### What the exercise asks
Extract the complete listing and output it unchanged.

### Data provided

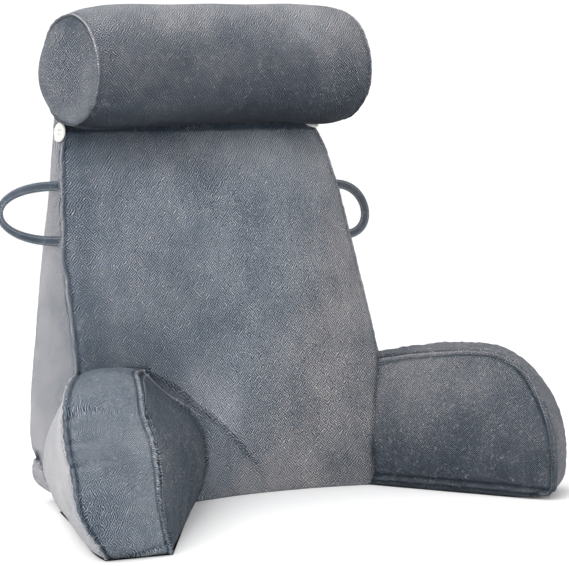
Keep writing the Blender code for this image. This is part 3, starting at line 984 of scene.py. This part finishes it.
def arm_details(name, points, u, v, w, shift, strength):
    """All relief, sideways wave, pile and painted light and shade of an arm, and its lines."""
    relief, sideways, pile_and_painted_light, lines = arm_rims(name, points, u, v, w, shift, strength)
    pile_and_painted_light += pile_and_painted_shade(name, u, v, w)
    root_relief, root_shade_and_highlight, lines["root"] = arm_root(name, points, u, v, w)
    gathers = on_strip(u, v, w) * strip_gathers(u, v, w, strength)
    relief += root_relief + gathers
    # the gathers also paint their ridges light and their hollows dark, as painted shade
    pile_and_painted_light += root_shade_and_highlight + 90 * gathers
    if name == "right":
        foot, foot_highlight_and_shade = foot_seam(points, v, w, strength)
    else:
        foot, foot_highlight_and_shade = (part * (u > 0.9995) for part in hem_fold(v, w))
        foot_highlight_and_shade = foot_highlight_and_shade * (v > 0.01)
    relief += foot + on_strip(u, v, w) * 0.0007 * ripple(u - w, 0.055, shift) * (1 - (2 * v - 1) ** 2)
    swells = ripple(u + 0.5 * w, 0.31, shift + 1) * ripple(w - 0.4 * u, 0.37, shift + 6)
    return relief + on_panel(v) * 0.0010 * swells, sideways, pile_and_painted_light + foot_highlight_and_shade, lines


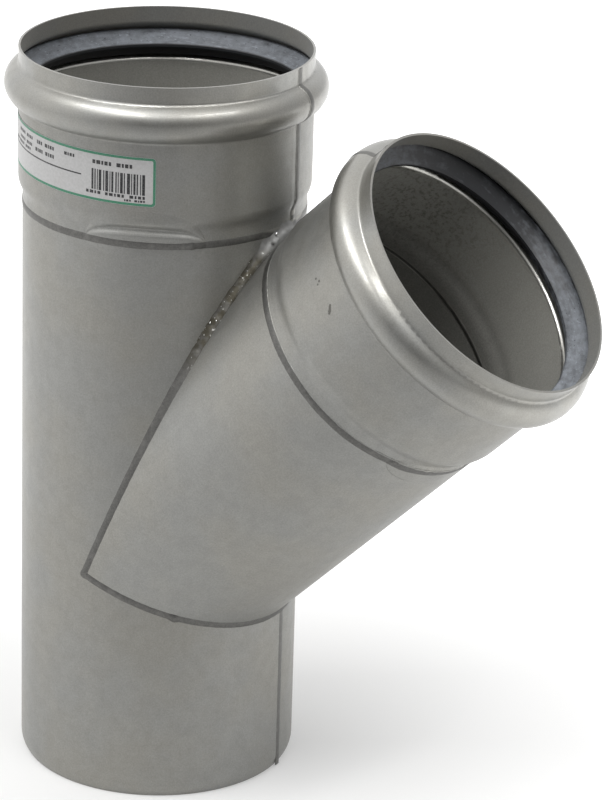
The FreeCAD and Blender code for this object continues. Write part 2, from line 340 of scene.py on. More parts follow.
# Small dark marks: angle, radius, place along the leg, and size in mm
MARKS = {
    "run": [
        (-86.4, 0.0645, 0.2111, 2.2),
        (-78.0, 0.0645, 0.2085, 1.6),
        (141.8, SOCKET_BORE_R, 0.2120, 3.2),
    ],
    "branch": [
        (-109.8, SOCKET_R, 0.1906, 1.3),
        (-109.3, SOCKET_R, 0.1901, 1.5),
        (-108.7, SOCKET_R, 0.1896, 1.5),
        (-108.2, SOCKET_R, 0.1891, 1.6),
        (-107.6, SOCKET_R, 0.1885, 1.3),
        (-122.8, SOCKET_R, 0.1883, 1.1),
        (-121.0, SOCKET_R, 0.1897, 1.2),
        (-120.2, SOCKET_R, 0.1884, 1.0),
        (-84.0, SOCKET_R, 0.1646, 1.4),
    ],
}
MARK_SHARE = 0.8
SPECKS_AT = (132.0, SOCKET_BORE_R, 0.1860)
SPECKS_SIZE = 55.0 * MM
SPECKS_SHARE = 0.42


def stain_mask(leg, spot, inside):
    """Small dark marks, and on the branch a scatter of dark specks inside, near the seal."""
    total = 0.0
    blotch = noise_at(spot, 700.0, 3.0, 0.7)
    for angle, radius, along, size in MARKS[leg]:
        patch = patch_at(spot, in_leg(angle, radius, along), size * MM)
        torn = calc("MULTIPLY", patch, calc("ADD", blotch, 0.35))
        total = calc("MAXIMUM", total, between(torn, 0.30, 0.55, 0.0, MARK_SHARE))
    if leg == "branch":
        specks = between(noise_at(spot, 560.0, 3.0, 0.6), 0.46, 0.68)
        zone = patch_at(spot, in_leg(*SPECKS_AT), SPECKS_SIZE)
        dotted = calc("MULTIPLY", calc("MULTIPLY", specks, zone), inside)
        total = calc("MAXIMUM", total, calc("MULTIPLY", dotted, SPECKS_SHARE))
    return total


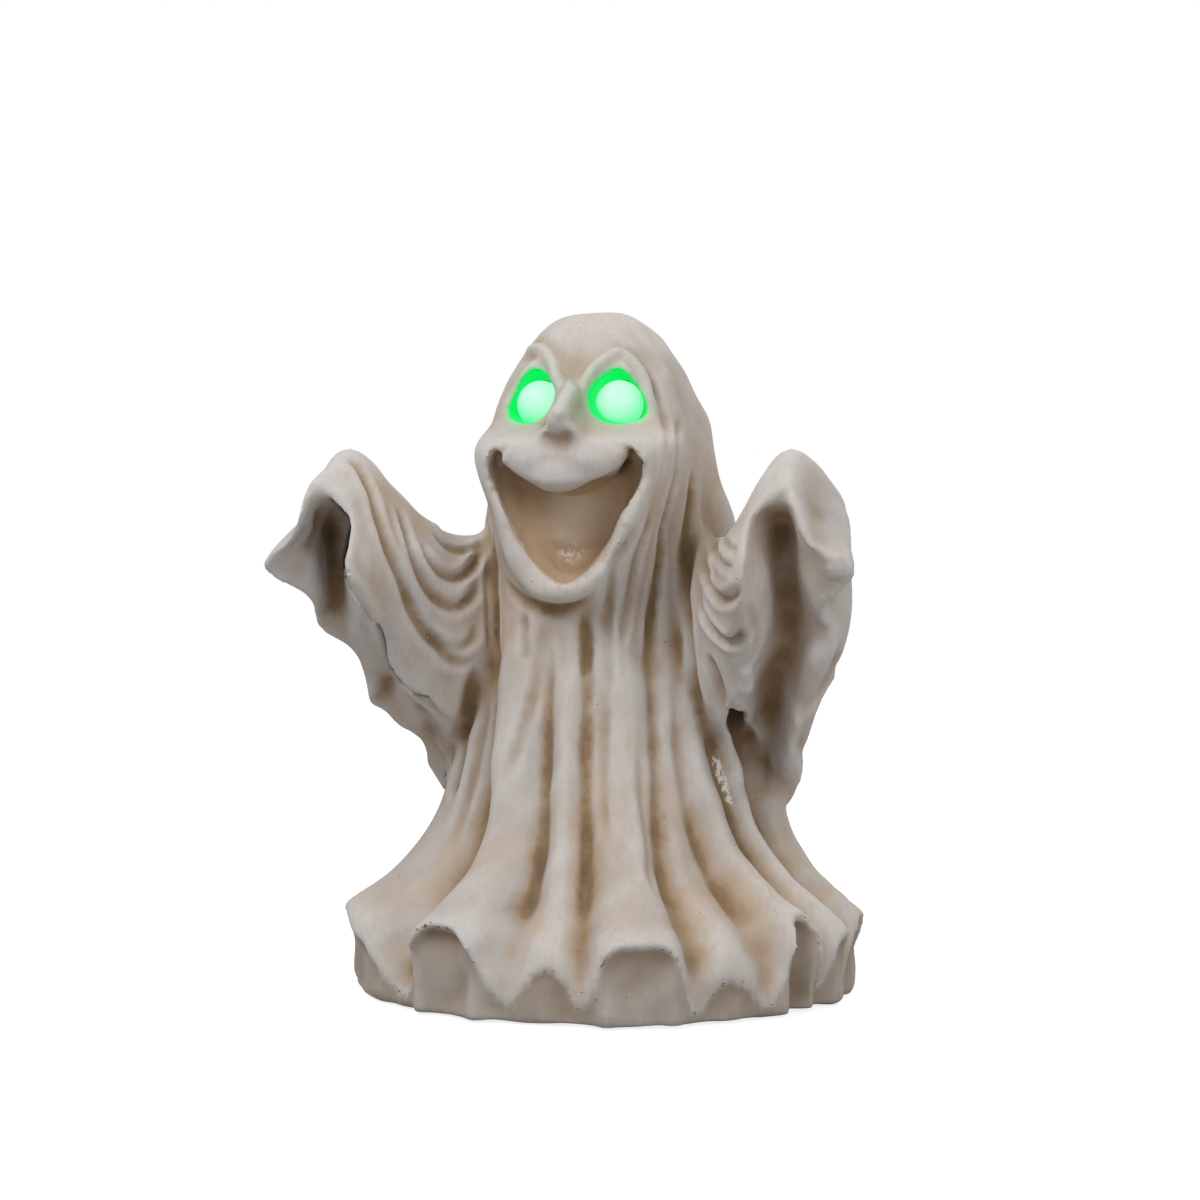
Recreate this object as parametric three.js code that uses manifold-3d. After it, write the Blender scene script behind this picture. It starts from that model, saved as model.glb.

### Response
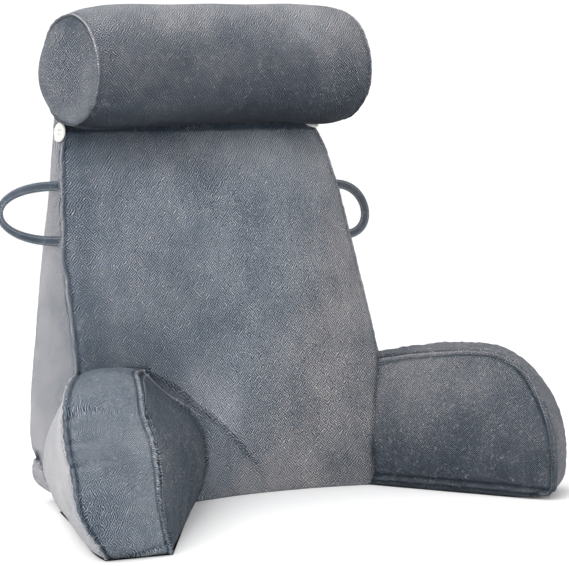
Keep writing the Blender code for this image. This is part 3, starting at line 984 of scene.py. This part finishes it.
def arm_details(name, points, u, v, w, shift, strength):
    """All relief, sideways wave, pile and painted light and shade of an arm, and its lines."""
    relief, sideways, pile_and_painted_light, lines = arm_rims(name, points, u, v, w, shift, strength)
    pile_and_painted_light += pile_and_painted_shade(name, u, v, w)
    root_relief, root_shade_and_highlight, lines["root"] = arm_root(name, points, u, v, w)
    gathers = on_strip(u, v, w) * strip_gathers(u, v, w, strength)
    relief += root_relief + gathers
    # the gathers also paint their ridges light and their hollows dark, as painted shade
    pile_and_painted_light += root_shade_and_highlight + 90 * gathers
    if name == "right":
        foot, foot_highlight_and_shade = foot_seam(points, v, w, strength)
    else:
        foot, foot_highlight_and_shade = (part * (u > 0.9995) for part in hem_fold(v, w))
        foot_highlight_and_shade = foot_highlight_and_shade * (v > 0.01)
    relief += foot + on_strip(u, v, w) * 0.0007 * ripple(u - w, 0.055, shift) * (1 - (2 * v - 1) ** 2)
    swells = ripple(u + 0.5 * w, 0.31, shift + 1) * ripple(w - 0.4 * u, 0.37, shift + 6)
    return relief + on_panel(v) * 0.0010 * swells, sideways, pile_and_painted_light + foot_highlight_and_shade, lines


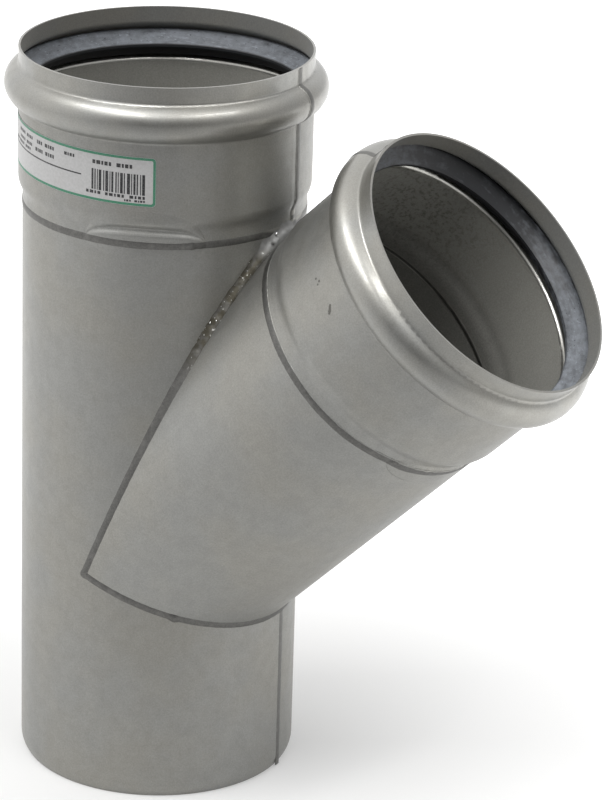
The FreeCAD and Blender code for this object continues. Write part 2, from line 340 of scene.py on. More parts follow.
# Small dark marks: angle, radius, place along the leg, and size in mm
MARKS = {
    "run": [
        (-86.4, 0.0645, 0.2111, 2.2),
        (-78.0, 0.0645, 0.2085, 1.6),
        (141.8, SOCKET_BORE_R, 0.2120, 3.2),
    ],
    "branch": [
        (-109.8, SOCKET_R, 0.1906, 1.3),
        (-109.3, SOCKET_R, 0.1901, 1.5),
        (-108.7, SOCKET_R, 0.1896, 1.5),
        (-108.2, SOCKET_R, 0.1891, 1.6),
        (-107.6, SOCKET_R, 0.1885, 1.3),
        (-122.8, SOCKET_R, 0.1883, 1.1),
        (-121.0, SOCKET_R, 0.1897, 1.2),
        (-120.2, SOCKET_R, 0.1884, 1.0),
        (-84.0, SOCKET_R, 0.1646, 1.4),
    ],
}
MARK_SHARE = 0.8
SPECKS_AT = (132.0, SOCKET_BORE_R, 0.1860)
SPECKS_SIZE = 55.0 * MM
SPECKS_SHARE = 0.42


def stain_mask(leg, spot, inside):
    """Small dark marks, and on the branch a scatter of dark specks inside, near the seal."""
    total = 0.0
    blotch = noise_at(spot, 700.0, 3.0, 0.7)
    for angle, radius, along, size in MARKS[leg]:
        patch = patch_at(spot, in_leg(angle, radius, along), size * MM)
        torn = calc("MULTIPLY", patch, calc("ADD", blotch, 0.35))
        total = calc("MAXIMUM", total, between(torn, 0.30, 0.55, 0.0, MARK_SHARE))
    if leg == "branch":
        specks = between(noise_at(spot, 560.0, 3.0, 0.6), 0.46, 0.68)
        zone = patch_at(spot, in_leg(*SPECKS_AT), SPECKS_SIZE)
        dotted = calc("MULTIPLY", calc("MULTIPLY", specks, zone), inside)
        total = calc("MAXIMUM", total, calc("MULTIPLY", dotted, SPECKS_SHARE))
    return total


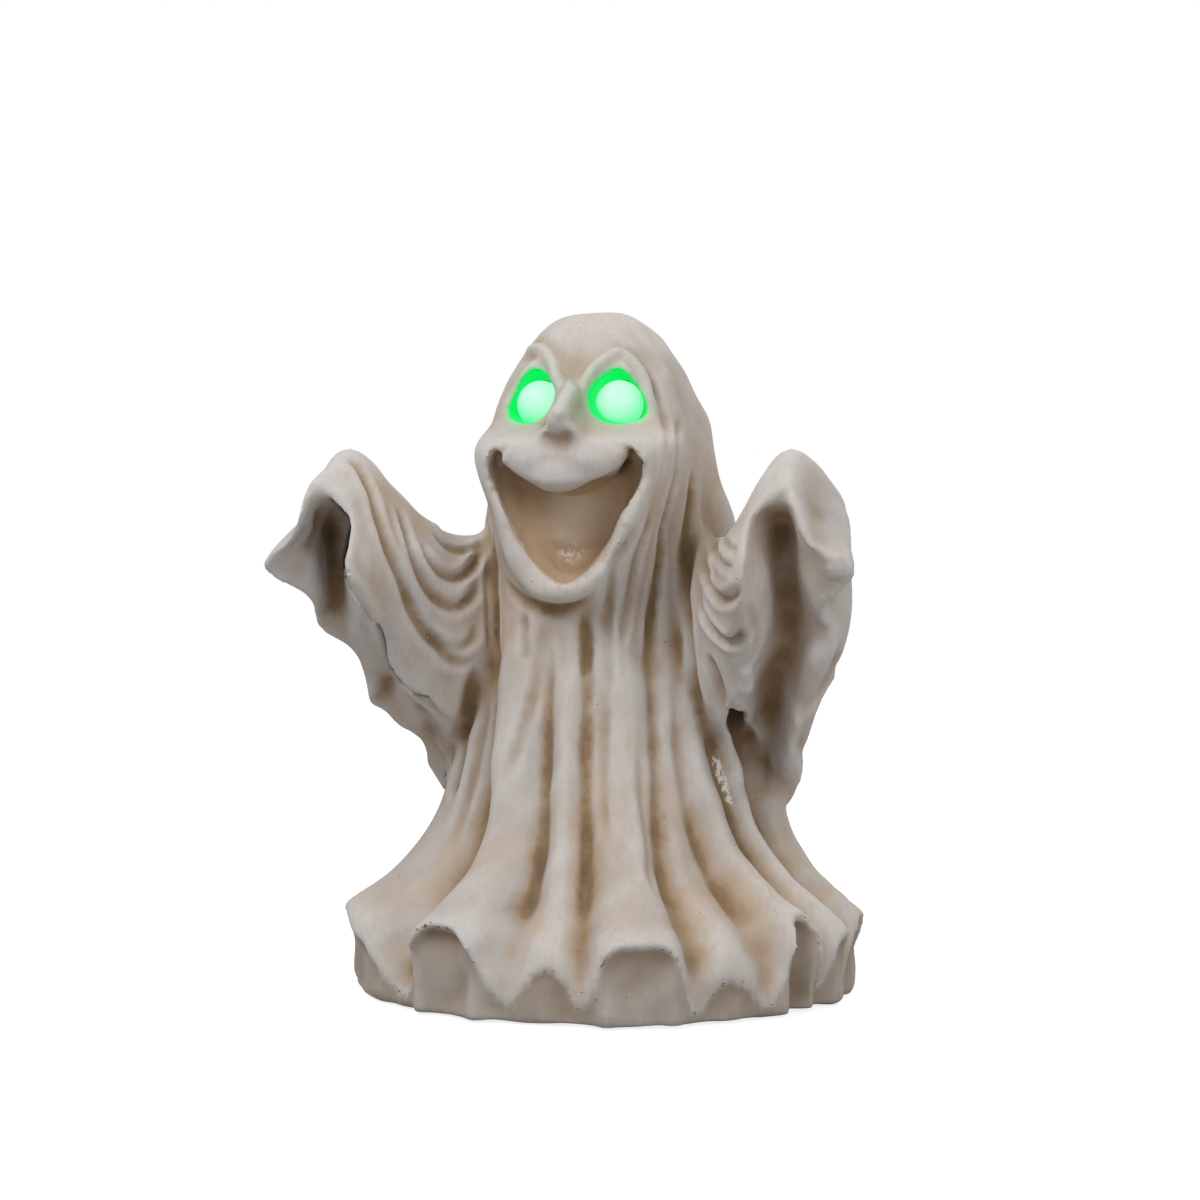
Recreate this object as parametric three.js code that uses manifold-3d. After it, write the Blender scene script behind this picture. It starts from that model, saved as model.glb.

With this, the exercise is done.